* [Data supplied]
◆ ◆ ◆

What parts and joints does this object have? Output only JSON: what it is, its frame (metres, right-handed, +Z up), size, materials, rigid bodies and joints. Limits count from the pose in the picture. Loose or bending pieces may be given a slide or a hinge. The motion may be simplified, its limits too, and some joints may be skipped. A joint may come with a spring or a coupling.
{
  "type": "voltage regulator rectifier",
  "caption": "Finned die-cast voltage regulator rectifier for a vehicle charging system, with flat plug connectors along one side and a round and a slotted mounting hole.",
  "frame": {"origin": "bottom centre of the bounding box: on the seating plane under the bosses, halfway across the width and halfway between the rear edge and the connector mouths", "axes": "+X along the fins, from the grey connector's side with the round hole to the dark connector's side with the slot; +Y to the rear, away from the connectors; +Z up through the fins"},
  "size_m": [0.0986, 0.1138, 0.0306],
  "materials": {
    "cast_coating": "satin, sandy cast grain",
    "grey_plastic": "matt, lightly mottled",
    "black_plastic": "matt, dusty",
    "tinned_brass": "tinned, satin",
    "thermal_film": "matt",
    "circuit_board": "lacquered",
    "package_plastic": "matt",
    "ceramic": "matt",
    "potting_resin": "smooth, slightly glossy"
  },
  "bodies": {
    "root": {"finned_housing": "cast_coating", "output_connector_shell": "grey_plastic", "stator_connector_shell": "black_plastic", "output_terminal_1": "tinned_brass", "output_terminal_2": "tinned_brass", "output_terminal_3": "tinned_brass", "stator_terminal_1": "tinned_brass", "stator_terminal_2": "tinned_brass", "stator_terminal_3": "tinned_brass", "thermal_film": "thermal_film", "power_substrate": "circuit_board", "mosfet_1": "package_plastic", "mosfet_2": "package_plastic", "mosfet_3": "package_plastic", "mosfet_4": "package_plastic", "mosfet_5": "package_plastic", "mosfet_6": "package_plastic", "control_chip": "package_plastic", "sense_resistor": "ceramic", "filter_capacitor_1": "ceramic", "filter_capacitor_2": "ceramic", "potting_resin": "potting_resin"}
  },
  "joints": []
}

◆ ◆ ◆

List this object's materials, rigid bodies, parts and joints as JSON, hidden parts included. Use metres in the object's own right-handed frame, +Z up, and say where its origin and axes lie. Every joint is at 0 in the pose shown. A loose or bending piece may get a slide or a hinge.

◆ ◆ ◆

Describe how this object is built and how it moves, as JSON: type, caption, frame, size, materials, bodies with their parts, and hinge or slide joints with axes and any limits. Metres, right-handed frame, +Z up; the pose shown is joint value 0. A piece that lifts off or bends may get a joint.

◆ ◆ ◆

* [Set exercise]
Go through the records above and copy every line with the word "frame".

* [Answer to the task]
What parts and joints does this object have? Output only JSON: what it is, its frame (metres, right-handed, +Z up), size, materials, rigid bodies and joints. Limits count from the pose in the picture. Loose or bending pieces may be given a slide or a hinge. The motion may be simplified, its limits too, and some joints may be skipped. A joint may come with a spring or a coupling.
  "frame": {"origin": "bottom centre of the bounding box: on the seating plane under the bosses, halfway across the width and halfway between the rear edge and the connector mouths", "axes": "+X along the fins, from the grey connector's side with the round hole to the dark connector's side with the slot; +Y to the rear, away from the connectors; +Z up through the fins"},
List this object's materials, rigid bodies, parts and joints as JSON, hidden parts included. Use metres in the object's own right-handed frame, +Z up, and say where its origin and axes lie. Every joint is at 0 in the pose shown. A loose or bending piece may get a slide or a hinge.
Describe how this object is built and how it moves, as JSON: type, caption, frame, size, materials, bodies with their parts, and hinge or slide joints with axes and any limits. Metres, right-handed frame, +Z up; the pose shown is joint value 0. A piece that lifts off or bends may get a joint.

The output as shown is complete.